Below is the data. Give it again, complete and exact.

⁂

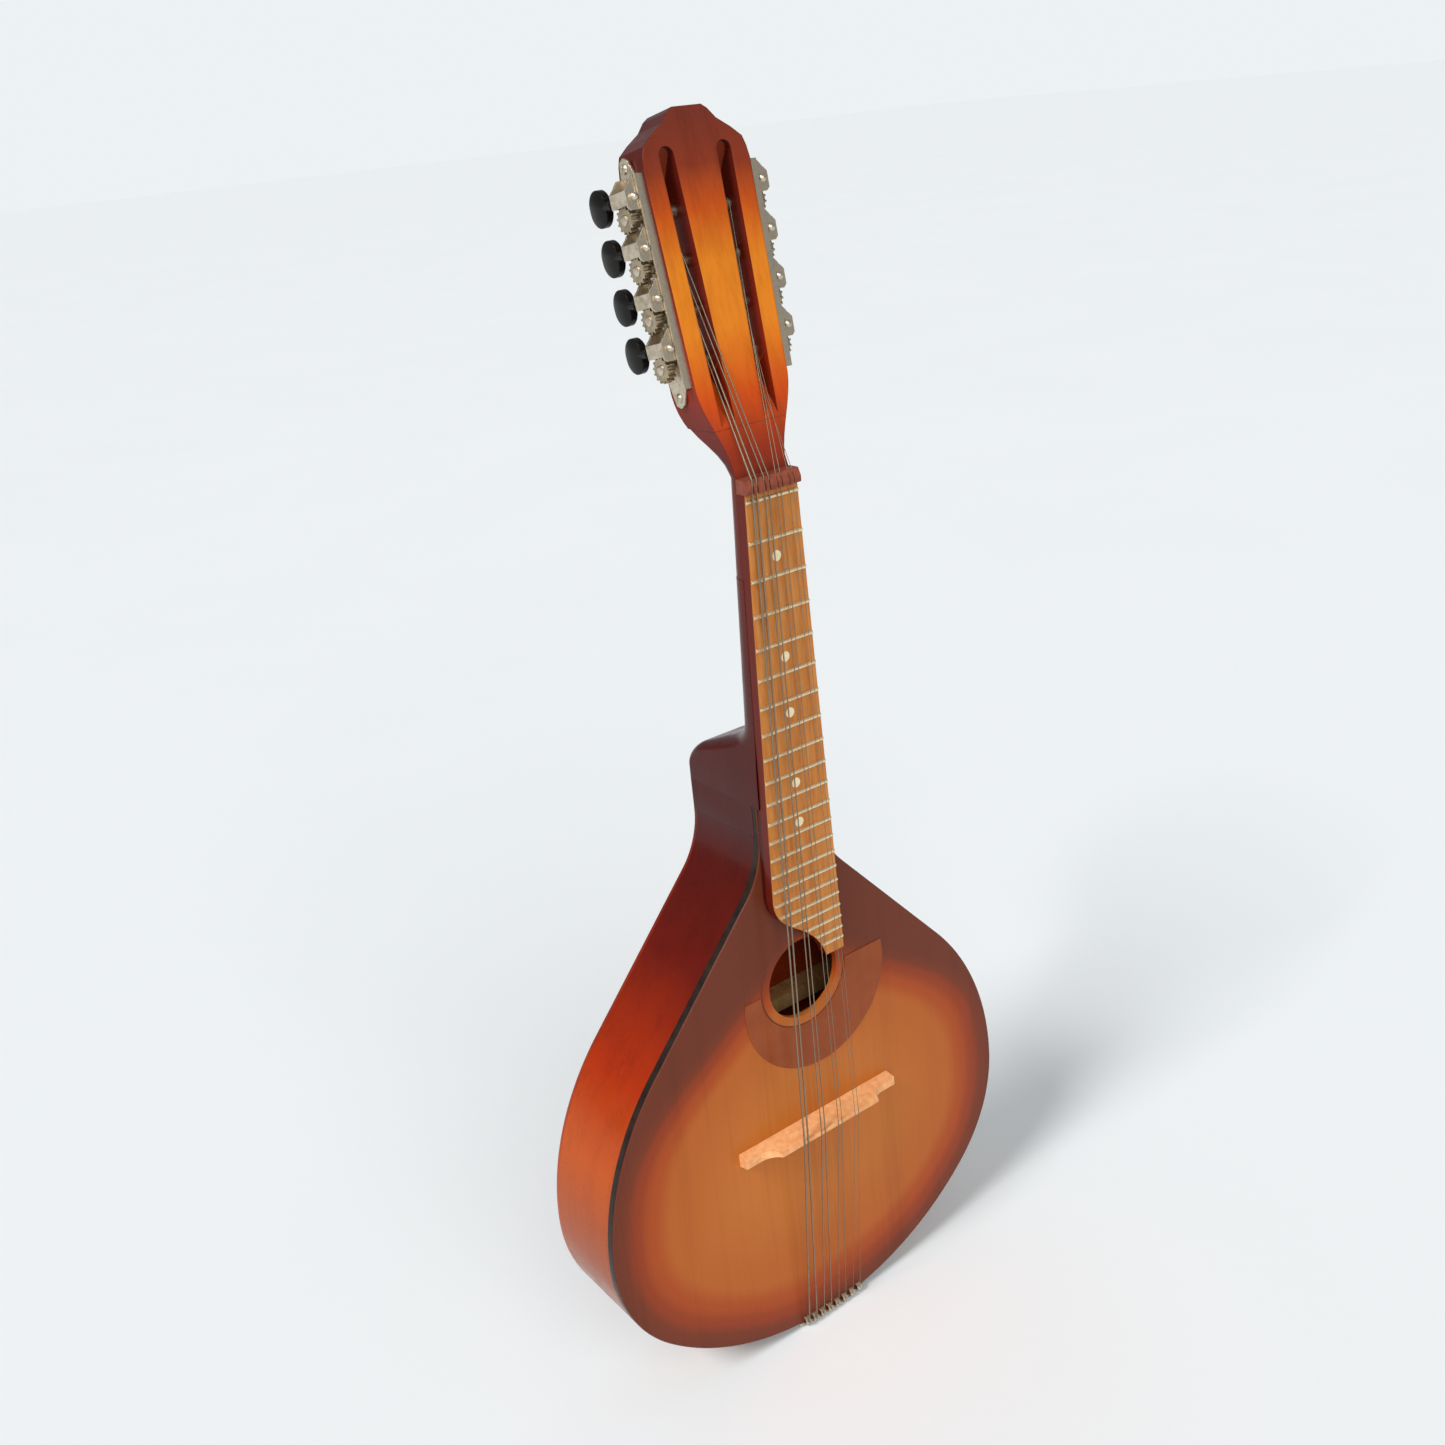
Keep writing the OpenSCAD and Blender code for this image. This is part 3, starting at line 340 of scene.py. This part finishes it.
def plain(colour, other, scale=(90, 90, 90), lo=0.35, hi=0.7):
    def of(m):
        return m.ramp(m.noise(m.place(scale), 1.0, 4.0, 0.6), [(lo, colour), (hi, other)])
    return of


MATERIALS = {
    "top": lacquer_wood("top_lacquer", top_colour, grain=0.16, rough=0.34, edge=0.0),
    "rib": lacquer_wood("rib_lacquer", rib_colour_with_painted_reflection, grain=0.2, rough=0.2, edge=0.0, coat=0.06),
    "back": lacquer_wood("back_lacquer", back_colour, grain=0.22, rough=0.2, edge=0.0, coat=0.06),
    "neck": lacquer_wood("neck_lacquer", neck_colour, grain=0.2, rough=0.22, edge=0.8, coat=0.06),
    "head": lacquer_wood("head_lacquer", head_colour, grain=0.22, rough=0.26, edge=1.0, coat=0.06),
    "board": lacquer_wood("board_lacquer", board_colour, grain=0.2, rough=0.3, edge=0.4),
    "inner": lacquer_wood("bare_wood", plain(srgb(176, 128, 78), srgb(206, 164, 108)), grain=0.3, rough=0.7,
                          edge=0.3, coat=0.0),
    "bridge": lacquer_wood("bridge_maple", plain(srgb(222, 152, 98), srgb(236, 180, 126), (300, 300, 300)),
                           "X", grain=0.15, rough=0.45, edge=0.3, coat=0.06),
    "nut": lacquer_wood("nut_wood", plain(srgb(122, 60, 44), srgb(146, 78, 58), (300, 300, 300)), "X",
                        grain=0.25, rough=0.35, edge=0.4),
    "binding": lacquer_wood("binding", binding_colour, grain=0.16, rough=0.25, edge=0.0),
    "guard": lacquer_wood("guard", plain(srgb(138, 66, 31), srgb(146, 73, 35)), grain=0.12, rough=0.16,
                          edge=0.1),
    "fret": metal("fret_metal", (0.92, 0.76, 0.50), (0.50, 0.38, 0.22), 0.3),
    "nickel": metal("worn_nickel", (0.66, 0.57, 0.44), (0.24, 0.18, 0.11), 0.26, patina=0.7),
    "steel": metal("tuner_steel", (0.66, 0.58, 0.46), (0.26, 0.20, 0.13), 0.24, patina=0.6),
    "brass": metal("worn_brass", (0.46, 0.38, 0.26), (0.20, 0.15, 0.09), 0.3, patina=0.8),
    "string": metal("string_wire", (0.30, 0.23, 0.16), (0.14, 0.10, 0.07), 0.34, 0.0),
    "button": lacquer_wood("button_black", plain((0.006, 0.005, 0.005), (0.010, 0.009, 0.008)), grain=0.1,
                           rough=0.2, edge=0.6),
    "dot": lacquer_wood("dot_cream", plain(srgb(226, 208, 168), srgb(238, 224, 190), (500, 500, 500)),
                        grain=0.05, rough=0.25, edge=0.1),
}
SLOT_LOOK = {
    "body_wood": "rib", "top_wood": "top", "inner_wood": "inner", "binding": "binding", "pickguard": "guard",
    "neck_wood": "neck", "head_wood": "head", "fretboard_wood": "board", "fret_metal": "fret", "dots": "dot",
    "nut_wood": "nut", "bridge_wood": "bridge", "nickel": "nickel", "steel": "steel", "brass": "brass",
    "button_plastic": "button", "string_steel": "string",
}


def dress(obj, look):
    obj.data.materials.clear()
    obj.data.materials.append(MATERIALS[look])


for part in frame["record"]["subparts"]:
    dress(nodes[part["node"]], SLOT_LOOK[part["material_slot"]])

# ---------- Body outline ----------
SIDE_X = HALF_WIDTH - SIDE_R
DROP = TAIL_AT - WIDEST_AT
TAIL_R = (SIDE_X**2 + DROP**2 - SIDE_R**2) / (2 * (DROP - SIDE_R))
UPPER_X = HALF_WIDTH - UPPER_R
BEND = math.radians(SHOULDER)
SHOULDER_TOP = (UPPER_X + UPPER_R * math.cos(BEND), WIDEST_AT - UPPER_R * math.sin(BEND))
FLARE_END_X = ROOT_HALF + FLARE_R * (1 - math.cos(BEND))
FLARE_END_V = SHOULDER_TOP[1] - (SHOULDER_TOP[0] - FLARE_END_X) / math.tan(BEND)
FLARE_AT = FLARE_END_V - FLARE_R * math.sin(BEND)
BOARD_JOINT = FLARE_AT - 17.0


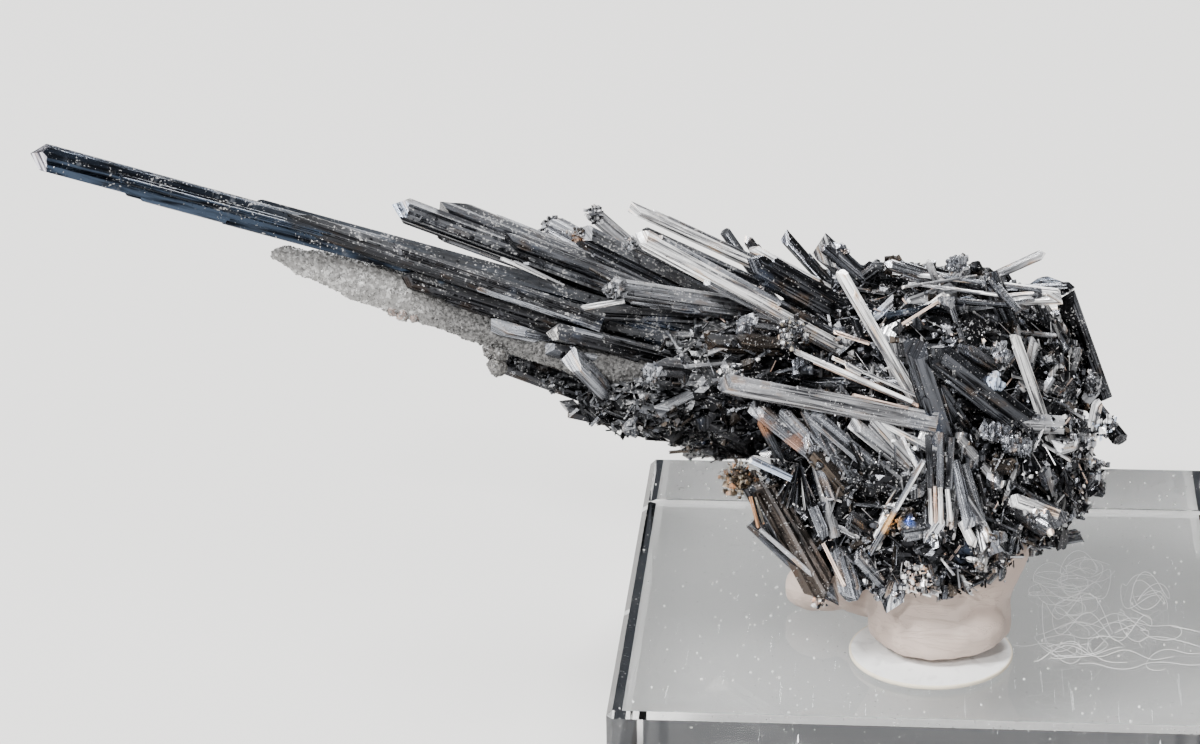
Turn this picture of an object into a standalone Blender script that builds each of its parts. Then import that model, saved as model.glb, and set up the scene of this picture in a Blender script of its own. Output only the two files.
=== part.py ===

⁂

| COMPLETE ANSWER |
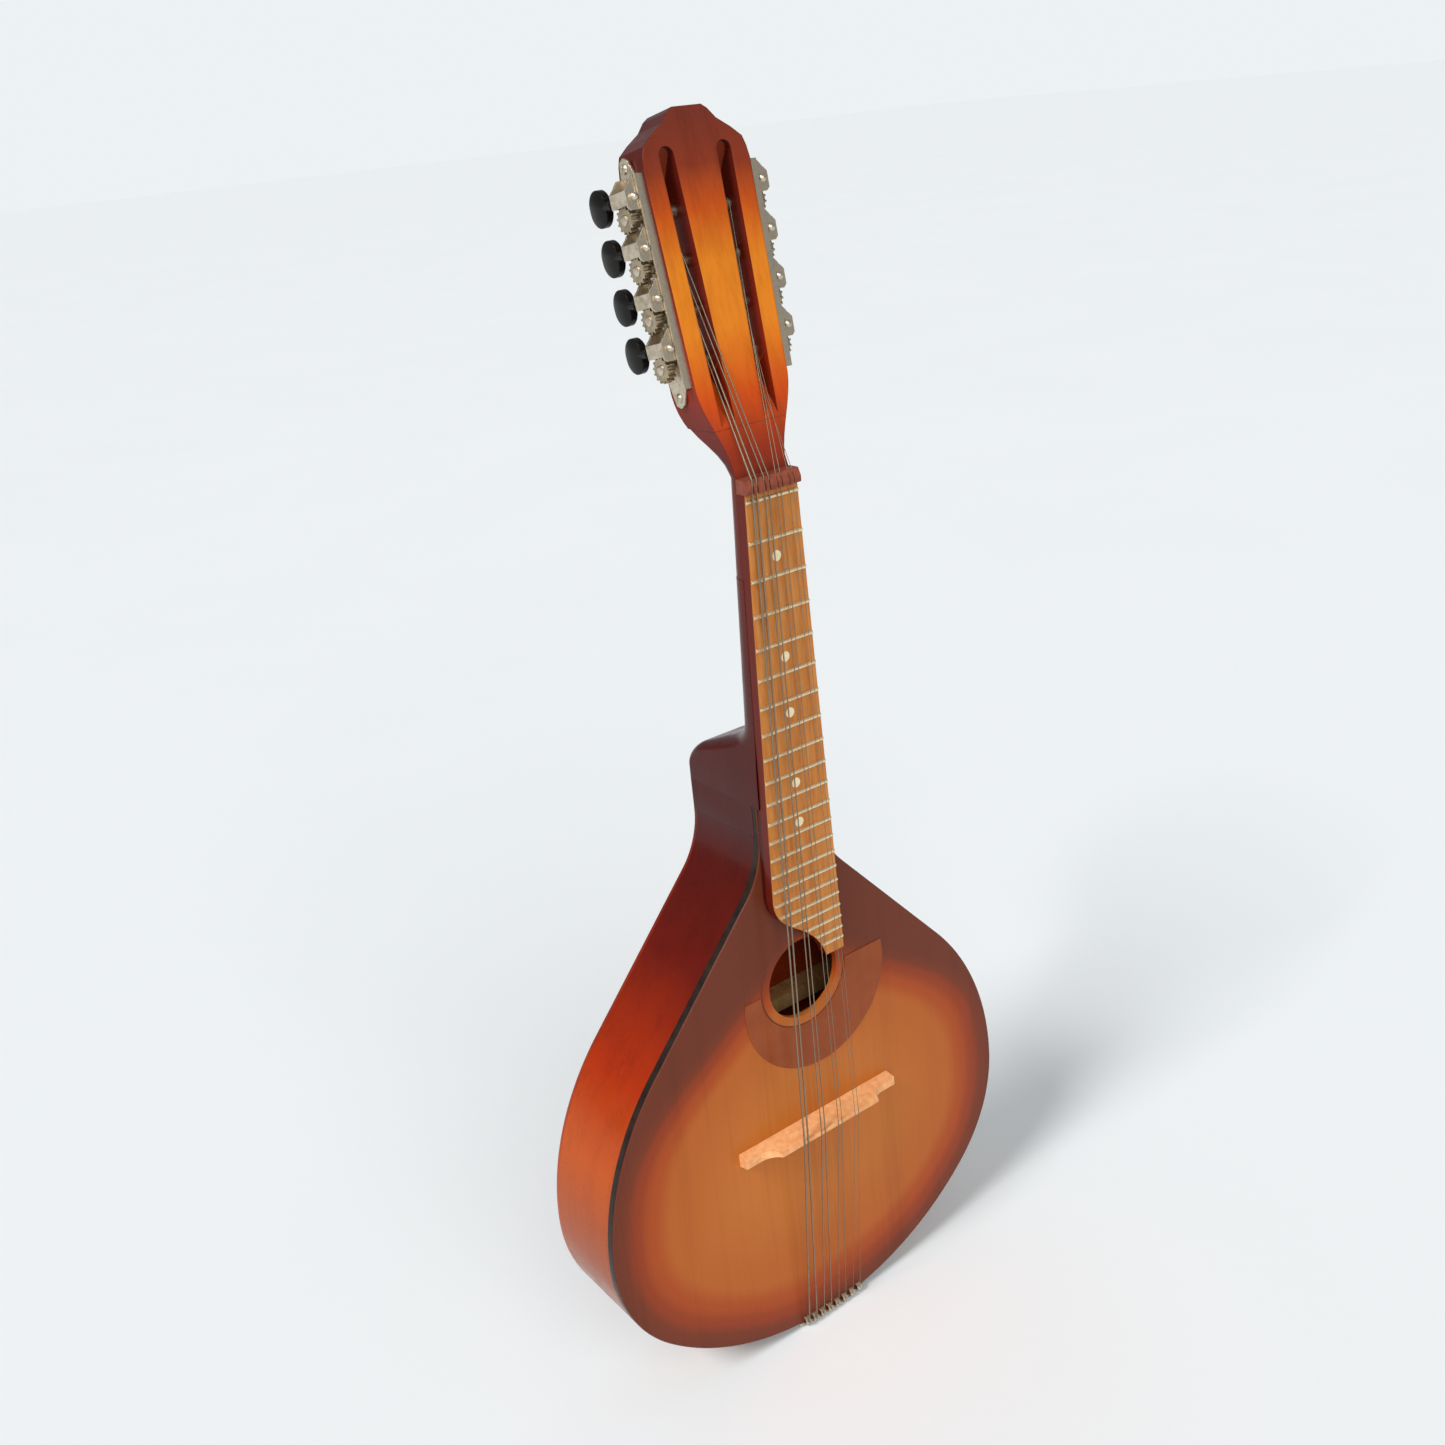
Keep writing the OpenSCAD and Blender code for this image. This is part 3, starting at line 340 of scene.py. This part finishes it.
def plain(colour, other, scale=(90, 90, 90), lo=0.35, hi=0.7):
    def of(m):
        return m.ramp(m.noise(m.place(scale), 1.0, 4.0, 0.6), [(lo, colour), (hi, other)])
    return of


MATERIALS = {
    "top": lacquer_wood("top_lacquer", top_colour, grain=0.16, rough=0.34, edge=0.0),
    "rib": lacquer_wood("rib_lacquer", rib_colour_with_painted_reflection, grain=0.2, rough=0.2, edge=0.0, coat=0.06),
    "back": lacquer_wood("back_lacquer", back_colour, grain=0.22, rough=0.2, edge=0.0, coat=0.06),
    "neck": lacquer_wood("neck_lacquer", neck_colour, grain=0.2, rough=0.22, edge=0.8, coat=0.06),
    "head": lacquer_wood("head_lacquer", head_colour, grain=0.22, rough=0.26, edge=1.0, coat=0.06),
    "board": lacquer_wood("board_lacquer", board_colour, grain=0.2, rough=0.3, edge=0.4),
    "inner": lacquer_wood("bare_wood", plain(srgb(176, 128, 78), srgb(206, 164, 108)), grain=0.3, rough=0.7,
                          edge=0.3, coat=0.0),
    "bridge": lacquer_wood("bridge_maple", plain(srgb(222, 152, 98), srgb(236, 180, 126), (300, 300, 300)),
                           "X", grain=0.15, rough=0.45, edge=0.3, coat=0.06),
    "nut": lacquer_wood("nut_wood", plain(srgb(122, 60, 44), srgb(146, 78, 58), (300, 300, 300)), "X",
                        grain=0.25, rough=0.35, edge=0.4),
    "binding": lacquer_wood("binding", binding_colour, grain=0.16, rough=0.25, edge=0.0),
    "guard": lacquer_wood("guard", plain(srgb(138, 66, 31), srgb(146, 73, 35)), grain=0.12, rough=0.16,
                          edge=0.1),
    "fret": metal("fret_metal", (0.92, 0.76, 0.50), (0.50, 0.38, 0.22), 0.3),
    "nickel": metal("worn_nickel", (0.66, 0.57, 0.44), (0.24, 0.18, 0.11), 0.26, patina=0.7),
    "steel": metal("tuner_steel", (0.66, 0.58, 0.46), (0.26, 0.20, 0.13), 0.24, patina=0.6),
    "brass": metal("worn_brass", (0.46, 0.38, 0.26), (0.20, 0.15, 0.09), 0.3, patina=0.8),
    "string": metal("string_wire", (0.30, 0.23, 0.16), (0.14, 0.10, 0.07), 0.34, 0.0),
    "button": lacquer_wood("button_black", plain((0.006, 0.005, 0.005), (0.010, 0.009, 0.008)), grain=0.1,
                           rough=0.2, edge=0.6),
    "dot": lacquer_wood("dot_cream", plain(srgb(226, 208, 168), srgb(238, 224, 190), (500, 500, 500)),
                        grain=0.05, rough=0.25, edge=0.1),
}
SLOT_LOOK = {
    "body_wood": "rib", "top_wood": "top", "inner_wood": "inner", "binding": "binding", "pickguard": "guard",
    "neck_wood": "neck", "head_wood": "head", "fretboard_wood": "board", "fret_metal": "fret", "dots": "dot",
    "nut_wood": "nut", "bridge_wood": "bridge", "nickel": "nickel", "steel": "steel", "brass": "brass",
    "button_plastic": "button", "string_steel": "string",
}


def dress(obj, look):
    obj.data.materials.clear()
    obj.data.materials.append(MATERIALS[look])


for part in frame["record"]["subparts"]:
    dress(nodes[part["node"]], SLOT_LOOK[part["material_slot"]])

# ---------- Body outline ----------
SIDE_X = HALF_WIDTH - SIDE_R
DROP = TAIL_AT - WIDEST_AT
TAIL_R = (SIDE_X**2 + DROP**2 - SIDE_R**2) / (2 * (DROP - SIDE_R))
UPPER_X = HALF_WIDTH - UPPER_R
BEND = math.radians(SHOULDER)
SHOULDER_TOP = (UPPER_X + UPPER_R * math.cos(BEND), WIDEST_AT - UPPER_R * math.sin(BEND))
FLARE_END_X = ROOT_HALF + FLARE_R * (1 - math.cos(BEND))
FLARE_END_V = SHOULDER_TOP[1] - (SHOULDER_TOP[0] - FLARE_END_X) / math.tan(BEND)
FLARE_AT = FLARE_END_V - FLARE_R * math.sin(BEND)
BOARD_JOINT = FLARE_AT - 17.0


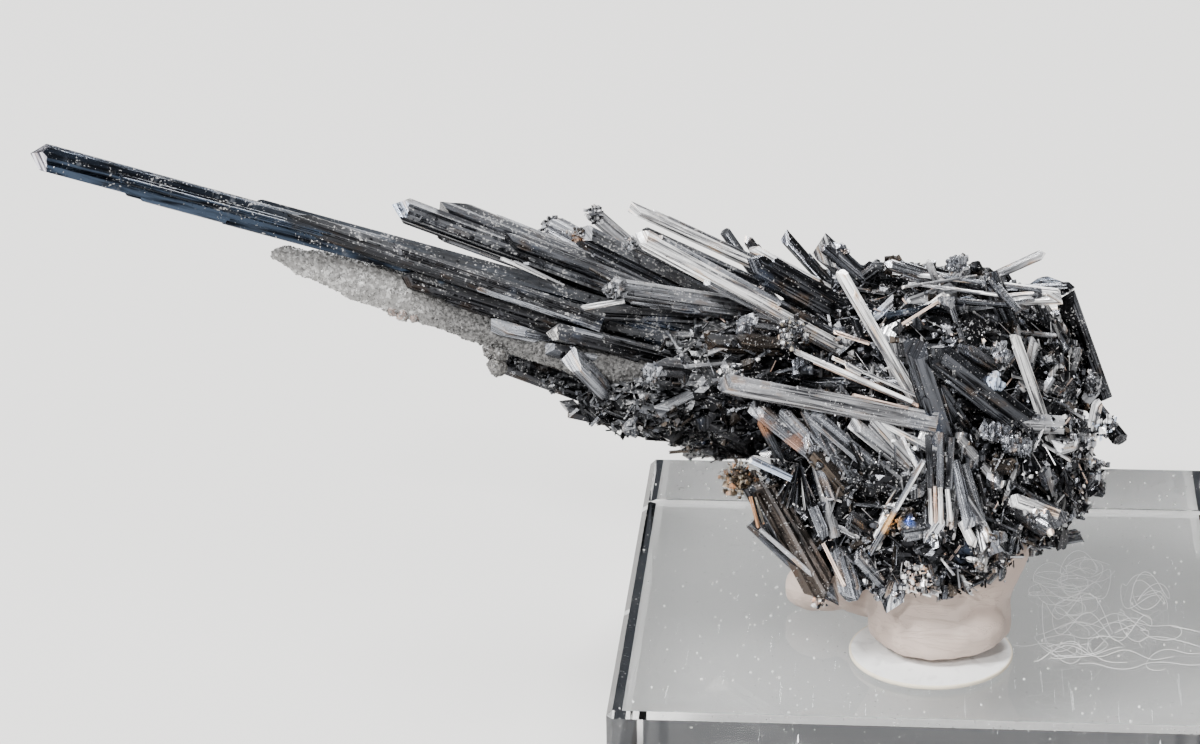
Turn this picture of an object into a standalone Blender script that builds each of its parts. Then import that model, saved as model.glb, and set up the scene of this picture in a Blender script of its own. Output only the two files.
=== part.py ===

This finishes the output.